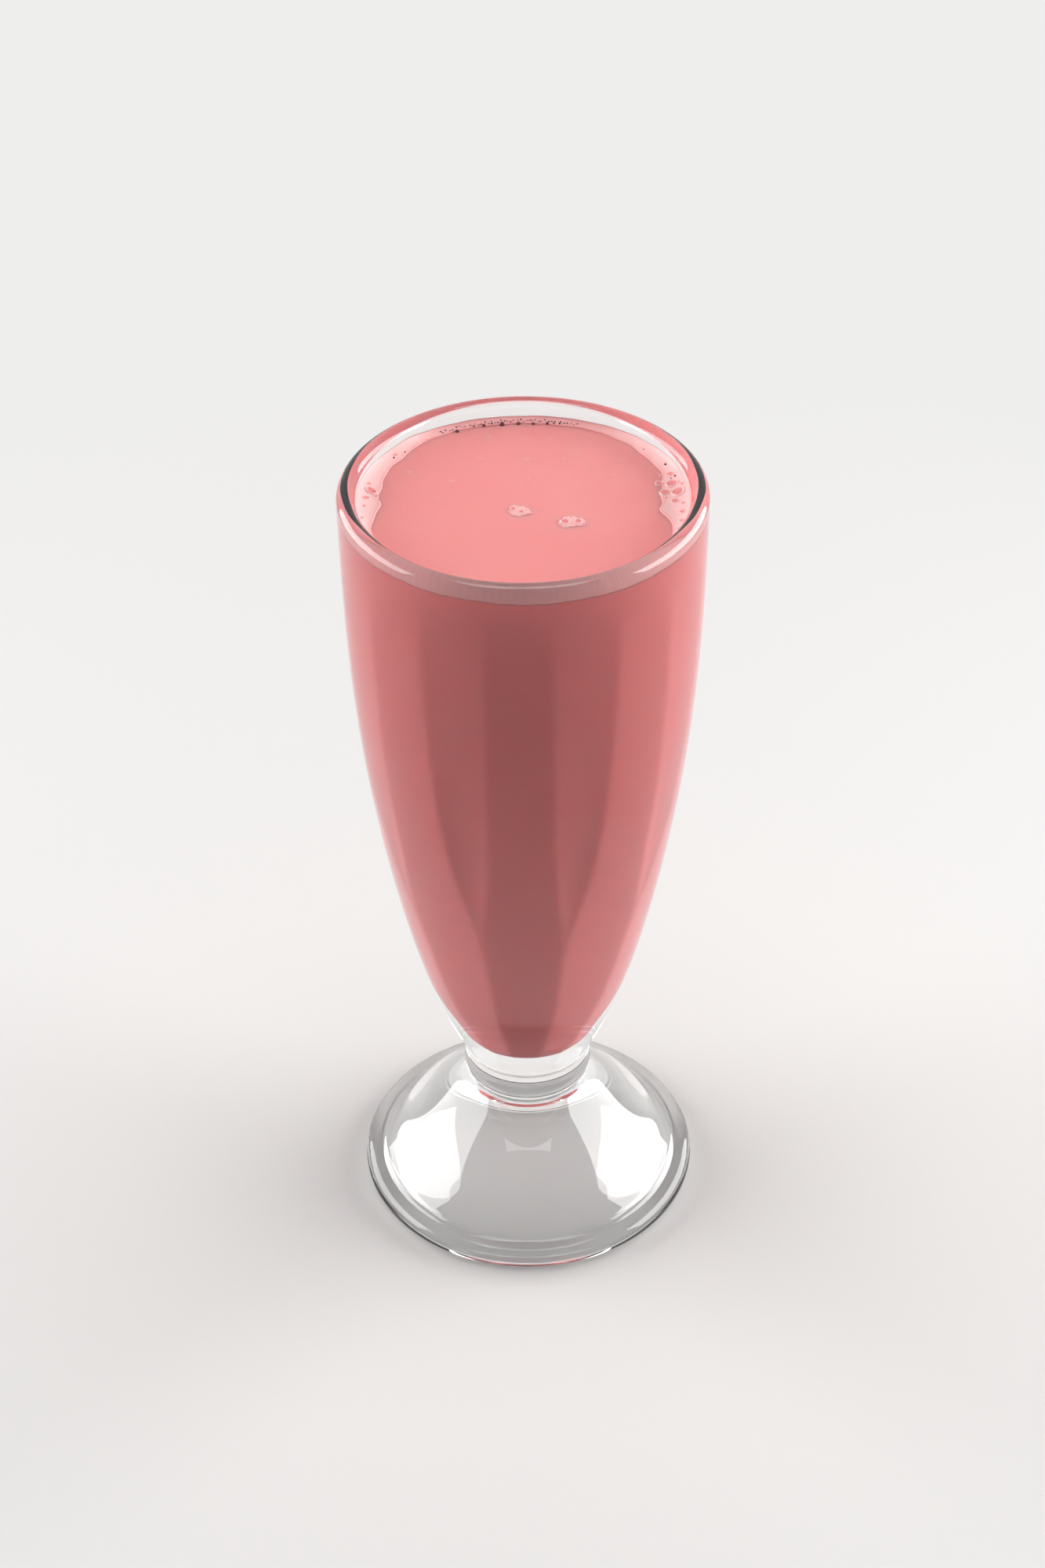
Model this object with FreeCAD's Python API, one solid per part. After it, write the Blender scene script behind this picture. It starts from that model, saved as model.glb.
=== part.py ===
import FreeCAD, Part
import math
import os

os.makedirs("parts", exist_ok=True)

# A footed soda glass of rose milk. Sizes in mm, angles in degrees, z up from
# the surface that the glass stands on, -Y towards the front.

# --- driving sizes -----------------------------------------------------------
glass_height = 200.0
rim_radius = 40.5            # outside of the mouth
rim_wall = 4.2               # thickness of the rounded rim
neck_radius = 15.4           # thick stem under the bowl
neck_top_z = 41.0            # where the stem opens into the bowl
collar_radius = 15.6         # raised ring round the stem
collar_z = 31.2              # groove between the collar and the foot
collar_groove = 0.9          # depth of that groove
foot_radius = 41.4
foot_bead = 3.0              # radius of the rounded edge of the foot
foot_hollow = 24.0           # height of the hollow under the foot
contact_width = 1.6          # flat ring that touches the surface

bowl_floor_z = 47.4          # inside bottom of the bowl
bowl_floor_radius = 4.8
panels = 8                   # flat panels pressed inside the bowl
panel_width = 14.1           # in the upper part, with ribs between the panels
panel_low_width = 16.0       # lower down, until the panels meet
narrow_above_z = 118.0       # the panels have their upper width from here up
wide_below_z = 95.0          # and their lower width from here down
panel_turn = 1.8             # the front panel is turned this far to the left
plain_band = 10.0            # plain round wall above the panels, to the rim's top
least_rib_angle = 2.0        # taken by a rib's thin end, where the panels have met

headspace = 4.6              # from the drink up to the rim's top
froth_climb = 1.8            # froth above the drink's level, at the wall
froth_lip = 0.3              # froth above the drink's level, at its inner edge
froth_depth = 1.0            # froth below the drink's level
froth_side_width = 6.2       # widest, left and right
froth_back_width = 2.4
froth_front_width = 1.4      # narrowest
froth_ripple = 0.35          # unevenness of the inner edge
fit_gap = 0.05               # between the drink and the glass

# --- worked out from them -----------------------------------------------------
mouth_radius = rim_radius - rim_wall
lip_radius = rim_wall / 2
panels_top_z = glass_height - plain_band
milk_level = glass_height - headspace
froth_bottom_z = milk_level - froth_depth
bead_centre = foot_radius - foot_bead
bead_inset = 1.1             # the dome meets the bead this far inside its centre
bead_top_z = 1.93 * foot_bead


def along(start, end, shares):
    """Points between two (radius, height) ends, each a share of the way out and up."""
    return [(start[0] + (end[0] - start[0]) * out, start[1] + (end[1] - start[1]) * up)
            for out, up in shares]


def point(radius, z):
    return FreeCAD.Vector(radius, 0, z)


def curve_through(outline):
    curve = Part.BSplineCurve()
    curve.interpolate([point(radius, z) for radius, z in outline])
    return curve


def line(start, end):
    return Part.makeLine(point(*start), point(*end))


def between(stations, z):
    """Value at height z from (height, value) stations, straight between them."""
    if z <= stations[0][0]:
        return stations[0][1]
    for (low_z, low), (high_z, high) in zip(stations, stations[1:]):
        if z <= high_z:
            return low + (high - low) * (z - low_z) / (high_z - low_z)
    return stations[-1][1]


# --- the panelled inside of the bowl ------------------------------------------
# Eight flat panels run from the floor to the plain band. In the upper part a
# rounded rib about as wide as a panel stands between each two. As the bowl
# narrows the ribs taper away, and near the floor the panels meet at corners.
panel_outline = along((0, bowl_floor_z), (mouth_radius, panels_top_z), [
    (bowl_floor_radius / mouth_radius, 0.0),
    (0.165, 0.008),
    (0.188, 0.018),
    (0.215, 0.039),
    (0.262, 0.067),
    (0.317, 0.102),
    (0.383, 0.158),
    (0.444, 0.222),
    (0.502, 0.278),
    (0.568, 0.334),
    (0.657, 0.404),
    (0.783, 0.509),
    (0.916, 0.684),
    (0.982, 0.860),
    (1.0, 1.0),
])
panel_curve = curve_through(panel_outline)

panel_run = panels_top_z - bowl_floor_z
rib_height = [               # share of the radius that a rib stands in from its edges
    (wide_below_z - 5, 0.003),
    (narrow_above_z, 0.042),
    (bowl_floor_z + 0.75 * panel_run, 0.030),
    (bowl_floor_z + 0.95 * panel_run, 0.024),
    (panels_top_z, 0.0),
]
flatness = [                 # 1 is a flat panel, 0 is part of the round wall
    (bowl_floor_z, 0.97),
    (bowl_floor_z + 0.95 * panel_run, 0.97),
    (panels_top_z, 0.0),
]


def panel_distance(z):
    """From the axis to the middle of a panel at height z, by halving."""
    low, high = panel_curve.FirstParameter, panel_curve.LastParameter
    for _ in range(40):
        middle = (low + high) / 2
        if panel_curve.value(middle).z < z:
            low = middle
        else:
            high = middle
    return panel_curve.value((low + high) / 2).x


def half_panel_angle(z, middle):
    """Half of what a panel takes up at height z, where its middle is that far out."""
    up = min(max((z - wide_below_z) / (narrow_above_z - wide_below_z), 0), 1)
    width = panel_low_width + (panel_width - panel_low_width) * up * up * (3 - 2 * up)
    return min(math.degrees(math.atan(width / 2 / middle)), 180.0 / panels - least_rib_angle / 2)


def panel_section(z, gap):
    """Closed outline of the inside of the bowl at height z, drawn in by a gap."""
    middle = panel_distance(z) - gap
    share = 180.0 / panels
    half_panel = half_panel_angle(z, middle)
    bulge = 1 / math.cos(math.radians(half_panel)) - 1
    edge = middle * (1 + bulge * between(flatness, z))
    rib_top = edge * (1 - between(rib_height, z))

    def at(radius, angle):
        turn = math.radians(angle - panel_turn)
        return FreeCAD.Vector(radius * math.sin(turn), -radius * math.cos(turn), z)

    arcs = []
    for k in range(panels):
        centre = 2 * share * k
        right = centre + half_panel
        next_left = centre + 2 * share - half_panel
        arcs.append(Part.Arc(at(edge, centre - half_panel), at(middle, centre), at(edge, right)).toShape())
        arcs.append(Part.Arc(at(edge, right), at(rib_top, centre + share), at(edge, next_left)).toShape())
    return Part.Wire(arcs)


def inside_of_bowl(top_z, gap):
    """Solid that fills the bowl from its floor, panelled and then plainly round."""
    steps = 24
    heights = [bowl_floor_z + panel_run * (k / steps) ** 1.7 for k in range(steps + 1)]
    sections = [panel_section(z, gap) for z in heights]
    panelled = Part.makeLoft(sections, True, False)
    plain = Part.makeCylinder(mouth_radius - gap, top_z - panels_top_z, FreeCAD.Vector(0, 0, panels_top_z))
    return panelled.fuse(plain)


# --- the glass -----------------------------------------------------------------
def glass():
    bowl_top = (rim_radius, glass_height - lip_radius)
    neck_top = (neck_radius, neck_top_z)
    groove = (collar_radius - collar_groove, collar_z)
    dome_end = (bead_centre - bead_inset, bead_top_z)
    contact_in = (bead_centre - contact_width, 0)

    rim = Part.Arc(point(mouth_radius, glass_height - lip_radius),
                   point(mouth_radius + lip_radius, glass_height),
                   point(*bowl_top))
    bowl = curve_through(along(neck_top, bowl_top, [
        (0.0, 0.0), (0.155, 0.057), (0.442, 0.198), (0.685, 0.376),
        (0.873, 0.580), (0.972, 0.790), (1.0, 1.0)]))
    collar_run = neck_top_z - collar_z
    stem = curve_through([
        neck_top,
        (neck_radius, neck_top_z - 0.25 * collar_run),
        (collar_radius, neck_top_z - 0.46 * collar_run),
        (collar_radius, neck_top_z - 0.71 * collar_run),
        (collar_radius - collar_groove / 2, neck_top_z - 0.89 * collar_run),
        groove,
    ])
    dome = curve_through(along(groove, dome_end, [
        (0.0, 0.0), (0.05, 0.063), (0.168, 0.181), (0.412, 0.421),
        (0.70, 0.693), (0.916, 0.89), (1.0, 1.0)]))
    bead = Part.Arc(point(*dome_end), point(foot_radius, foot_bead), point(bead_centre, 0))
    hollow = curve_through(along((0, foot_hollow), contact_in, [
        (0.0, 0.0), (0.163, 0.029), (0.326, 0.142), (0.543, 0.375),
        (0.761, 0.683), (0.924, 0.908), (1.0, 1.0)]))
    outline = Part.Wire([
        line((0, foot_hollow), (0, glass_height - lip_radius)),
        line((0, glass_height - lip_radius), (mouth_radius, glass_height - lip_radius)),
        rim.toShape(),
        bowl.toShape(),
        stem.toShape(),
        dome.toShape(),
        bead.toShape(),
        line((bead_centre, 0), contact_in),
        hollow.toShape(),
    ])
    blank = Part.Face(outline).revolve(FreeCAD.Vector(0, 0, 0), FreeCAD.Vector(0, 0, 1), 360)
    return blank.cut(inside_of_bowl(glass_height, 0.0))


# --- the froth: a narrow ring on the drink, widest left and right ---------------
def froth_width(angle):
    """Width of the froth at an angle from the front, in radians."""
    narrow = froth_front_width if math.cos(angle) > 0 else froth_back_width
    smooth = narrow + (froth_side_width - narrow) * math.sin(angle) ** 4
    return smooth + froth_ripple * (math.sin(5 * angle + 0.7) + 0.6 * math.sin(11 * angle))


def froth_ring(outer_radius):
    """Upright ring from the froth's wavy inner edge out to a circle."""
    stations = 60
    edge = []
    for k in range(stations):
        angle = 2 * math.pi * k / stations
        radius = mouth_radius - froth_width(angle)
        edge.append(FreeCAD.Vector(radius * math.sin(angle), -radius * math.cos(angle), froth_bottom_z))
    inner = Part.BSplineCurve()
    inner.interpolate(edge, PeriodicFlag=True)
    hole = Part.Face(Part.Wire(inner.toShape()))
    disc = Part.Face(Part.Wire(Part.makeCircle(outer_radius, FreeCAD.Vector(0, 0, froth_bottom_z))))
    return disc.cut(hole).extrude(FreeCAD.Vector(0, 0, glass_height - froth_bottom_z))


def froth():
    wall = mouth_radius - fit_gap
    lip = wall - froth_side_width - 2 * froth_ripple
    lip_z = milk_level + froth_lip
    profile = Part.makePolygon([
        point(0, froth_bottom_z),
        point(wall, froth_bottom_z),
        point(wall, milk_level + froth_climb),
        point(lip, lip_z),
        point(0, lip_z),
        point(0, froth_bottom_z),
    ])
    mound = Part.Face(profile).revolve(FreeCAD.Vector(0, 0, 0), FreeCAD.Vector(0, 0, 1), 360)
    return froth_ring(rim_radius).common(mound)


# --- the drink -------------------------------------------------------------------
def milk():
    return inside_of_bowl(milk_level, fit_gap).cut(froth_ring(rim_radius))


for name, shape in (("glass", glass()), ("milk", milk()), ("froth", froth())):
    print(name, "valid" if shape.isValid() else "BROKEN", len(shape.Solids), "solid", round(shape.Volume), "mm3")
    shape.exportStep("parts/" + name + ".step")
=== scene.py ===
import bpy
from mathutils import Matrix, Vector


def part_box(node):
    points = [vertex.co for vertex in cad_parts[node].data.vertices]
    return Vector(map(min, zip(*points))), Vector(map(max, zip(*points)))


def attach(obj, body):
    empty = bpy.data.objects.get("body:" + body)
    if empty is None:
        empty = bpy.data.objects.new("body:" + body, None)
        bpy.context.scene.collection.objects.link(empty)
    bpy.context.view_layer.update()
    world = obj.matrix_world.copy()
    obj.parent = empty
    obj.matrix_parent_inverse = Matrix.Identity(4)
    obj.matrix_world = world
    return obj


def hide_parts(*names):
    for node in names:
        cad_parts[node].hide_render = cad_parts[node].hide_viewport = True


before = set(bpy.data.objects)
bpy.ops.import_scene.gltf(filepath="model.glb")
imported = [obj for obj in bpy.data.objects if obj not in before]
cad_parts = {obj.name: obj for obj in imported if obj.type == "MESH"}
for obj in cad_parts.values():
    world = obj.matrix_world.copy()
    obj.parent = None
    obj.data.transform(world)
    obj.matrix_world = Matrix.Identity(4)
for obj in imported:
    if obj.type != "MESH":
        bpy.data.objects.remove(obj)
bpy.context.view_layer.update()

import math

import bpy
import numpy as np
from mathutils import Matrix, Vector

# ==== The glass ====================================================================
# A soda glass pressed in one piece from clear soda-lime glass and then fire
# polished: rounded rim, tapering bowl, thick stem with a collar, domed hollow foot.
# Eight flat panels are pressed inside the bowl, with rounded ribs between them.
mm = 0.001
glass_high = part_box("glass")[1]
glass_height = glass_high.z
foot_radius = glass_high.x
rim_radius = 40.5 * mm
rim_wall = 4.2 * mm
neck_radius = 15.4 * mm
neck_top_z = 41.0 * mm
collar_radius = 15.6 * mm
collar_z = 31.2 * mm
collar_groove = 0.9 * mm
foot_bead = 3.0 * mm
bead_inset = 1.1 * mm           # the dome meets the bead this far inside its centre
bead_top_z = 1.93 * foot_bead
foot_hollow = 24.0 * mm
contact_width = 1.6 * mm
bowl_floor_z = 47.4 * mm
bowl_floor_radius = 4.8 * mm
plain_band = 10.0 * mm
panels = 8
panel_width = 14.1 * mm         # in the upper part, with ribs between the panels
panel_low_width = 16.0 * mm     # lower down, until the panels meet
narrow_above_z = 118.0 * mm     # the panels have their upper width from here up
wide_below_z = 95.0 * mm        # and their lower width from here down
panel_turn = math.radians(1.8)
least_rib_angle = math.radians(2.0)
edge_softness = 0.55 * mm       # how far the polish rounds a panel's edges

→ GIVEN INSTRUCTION
Repeat, character for character, the lines of the material above from the line with "# --- the drink" through the line with "zip(*points))), Vector(map(max, zip(*points)))".

→ RIGHT ANSWER
# --- the drink -------------------------------------------------------------------
def milk():
    return inside_of_bowl(milk_level, fit_gap).cut(froth_ring(rim_radius))


for name, shape in (("glass", glass()), ("milk", milk()), ("froth", froth())):
    print(name, "valid" if shape.isValid() else "BROKEN", len(shape.Solids), "solid", round(shape.Volume), "mm3")
    shape.exportStep("parts/" + name + ".step")
=== scene.py ===
import bpy
from mathutils import Matrix, Vector


def part_box(node):
    points = [vertex.co for vertex in cad_parts[node].data.vertices]
    return Vector(map(min, zip(*points))), Vector(map(max, zip(*points)))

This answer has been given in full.